▸ To do
Print only the line with "before = set(bpy.data.objects)" and the lines after it, ending with the last line of the material, each exactly as it stands.

▸ Data excerpt
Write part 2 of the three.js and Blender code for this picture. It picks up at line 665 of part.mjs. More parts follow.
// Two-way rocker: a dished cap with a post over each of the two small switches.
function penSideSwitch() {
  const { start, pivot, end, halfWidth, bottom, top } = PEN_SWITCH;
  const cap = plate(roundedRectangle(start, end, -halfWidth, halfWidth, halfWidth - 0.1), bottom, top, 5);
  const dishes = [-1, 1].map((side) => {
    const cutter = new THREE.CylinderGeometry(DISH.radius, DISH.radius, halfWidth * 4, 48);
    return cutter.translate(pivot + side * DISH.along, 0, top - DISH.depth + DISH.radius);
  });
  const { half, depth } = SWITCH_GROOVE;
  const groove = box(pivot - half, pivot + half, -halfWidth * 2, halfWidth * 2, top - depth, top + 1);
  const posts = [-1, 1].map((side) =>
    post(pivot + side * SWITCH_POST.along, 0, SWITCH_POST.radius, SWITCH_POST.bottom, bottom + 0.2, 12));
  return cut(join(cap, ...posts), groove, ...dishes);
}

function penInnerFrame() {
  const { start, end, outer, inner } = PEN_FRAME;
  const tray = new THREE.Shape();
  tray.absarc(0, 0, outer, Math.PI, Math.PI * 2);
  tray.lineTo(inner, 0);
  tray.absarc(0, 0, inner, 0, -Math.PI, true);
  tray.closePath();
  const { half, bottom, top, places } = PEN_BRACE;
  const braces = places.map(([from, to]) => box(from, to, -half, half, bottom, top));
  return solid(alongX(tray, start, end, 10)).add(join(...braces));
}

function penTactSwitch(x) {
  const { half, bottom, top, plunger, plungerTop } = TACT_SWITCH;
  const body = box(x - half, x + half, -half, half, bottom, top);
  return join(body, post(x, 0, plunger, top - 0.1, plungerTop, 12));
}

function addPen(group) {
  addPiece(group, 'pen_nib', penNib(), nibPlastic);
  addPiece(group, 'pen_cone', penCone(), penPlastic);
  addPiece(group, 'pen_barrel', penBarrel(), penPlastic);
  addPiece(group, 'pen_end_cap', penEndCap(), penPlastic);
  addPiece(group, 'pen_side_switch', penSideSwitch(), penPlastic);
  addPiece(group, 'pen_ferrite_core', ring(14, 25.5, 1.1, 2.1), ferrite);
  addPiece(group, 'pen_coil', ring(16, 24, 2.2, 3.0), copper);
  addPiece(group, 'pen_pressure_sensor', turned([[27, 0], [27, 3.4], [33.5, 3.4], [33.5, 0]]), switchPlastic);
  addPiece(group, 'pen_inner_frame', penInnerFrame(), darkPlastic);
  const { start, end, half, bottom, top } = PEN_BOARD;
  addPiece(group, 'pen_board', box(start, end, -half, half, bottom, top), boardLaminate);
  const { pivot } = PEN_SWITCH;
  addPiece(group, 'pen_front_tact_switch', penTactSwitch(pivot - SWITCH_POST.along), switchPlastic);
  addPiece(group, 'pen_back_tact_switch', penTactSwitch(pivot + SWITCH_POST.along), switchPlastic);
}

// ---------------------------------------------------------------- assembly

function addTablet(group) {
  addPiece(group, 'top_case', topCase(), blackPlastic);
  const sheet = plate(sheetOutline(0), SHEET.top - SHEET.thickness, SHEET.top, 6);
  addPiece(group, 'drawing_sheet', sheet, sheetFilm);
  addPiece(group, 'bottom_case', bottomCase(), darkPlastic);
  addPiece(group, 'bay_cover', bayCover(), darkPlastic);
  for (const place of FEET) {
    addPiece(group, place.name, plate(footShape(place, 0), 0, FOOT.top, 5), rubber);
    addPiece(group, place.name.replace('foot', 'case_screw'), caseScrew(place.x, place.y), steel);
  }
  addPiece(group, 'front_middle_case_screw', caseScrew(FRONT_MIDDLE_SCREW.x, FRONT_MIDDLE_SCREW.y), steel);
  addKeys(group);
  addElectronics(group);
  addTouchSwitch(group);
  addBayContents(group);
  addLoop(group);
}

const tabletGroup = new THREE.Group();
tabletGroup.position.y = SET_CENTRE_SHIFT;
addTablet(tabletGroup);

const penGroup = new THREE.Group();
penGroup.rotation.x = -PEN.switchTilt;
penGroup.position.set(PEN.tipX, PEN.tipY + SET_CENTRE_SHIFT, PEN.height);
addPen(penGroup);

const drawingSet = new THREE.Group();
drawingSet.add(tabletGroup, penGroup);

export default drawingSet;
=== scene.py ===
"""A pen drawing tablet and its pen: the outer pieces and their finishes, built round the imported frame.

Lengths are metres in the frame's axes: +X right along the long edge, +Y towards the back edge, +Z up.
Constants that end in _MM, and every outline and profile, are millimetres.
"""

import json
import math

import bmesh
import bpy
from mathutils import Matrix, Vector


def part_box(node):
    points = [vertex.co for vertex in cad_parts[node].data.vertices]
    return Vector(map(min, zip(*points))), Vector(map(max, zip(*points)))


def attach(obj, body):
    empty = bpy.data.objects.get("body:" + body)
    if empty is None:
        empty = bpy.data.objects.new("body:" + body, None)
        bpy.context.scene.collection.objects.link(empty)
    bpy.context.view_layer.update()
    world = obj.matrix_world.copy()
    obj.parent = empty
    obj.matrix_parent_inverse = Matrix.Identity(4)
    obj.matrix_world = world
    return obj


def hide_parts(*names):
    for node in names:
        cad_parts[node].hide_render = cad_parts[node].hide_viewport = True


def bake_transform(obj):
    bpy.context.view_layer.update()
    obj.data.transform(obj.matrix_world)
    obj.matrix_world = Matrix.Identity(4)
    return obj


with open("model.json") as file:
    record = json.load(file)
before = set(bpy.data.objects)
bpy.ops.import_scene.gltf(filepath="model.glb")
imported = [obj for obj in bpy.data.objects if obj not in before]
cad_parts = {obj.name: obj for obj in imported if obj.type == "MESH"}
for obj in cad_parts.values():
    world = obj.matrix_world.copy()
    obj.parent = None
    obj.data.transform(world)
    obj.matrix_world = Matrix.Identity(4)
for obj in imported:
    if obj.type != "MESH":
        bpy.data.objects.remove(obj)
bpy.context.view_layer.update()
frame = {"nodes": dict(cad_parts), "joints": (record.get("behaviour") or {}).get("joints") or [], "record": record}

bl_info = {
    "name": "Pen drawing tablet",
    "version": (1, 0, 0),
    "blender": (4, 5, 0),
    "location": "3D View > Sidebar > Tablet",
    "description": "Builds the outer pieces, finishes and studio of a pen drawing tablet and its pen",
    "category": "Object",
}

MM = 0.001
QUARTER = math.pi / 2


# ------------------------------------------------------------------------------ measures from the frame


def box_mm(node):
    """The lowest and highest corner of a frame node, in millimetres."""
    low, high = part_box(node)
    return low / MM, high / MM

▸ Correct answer
before = set(bpy.data.objects)
bpy.ops.import_scene.gltf(filepath="model.glb")
imported = [obj for obj in bpy.data.objects if obj not in before]
cad_parts = {obj.name: obj for obj in imported if obj.type == "MESH"}
for obj in cad_parts.values():
    world = obj.matrix_world.copy()
    obj.parent = None
    obj.data.transform(world)
    obj.matrix_world = Matrix.Identity(4)
for obj in imported:
    if obj.type != "MESH":
        bpy.data.objects.remove(obj)
bpy.context.view_layer.update()
frame = {"nodes": dict(cad_parts), "joints": (record.get("behaviour") or {}).get("joints") or [], "record": record}

bl_info = {
    "name": "Pen drawing tablet",
    "version": (1, 0, 0),
    "blender": (4, 5, 0),
    "location": "3D View > Sidebar > Tablet",
    "description": "Builds the outer pieces, finishes and studio of a pen drawing tablet and its pen",
    "category": "Object",
}

MM = 0.001
QUARTER = math.pi / 2


# ------------------------------------------------------------------------------ measures from the frame


def box_mm(node):
    """The lowest and highest corner of a frame node, in millimetres."""
    low, high = part_box(node)
    return low / MM, high / MM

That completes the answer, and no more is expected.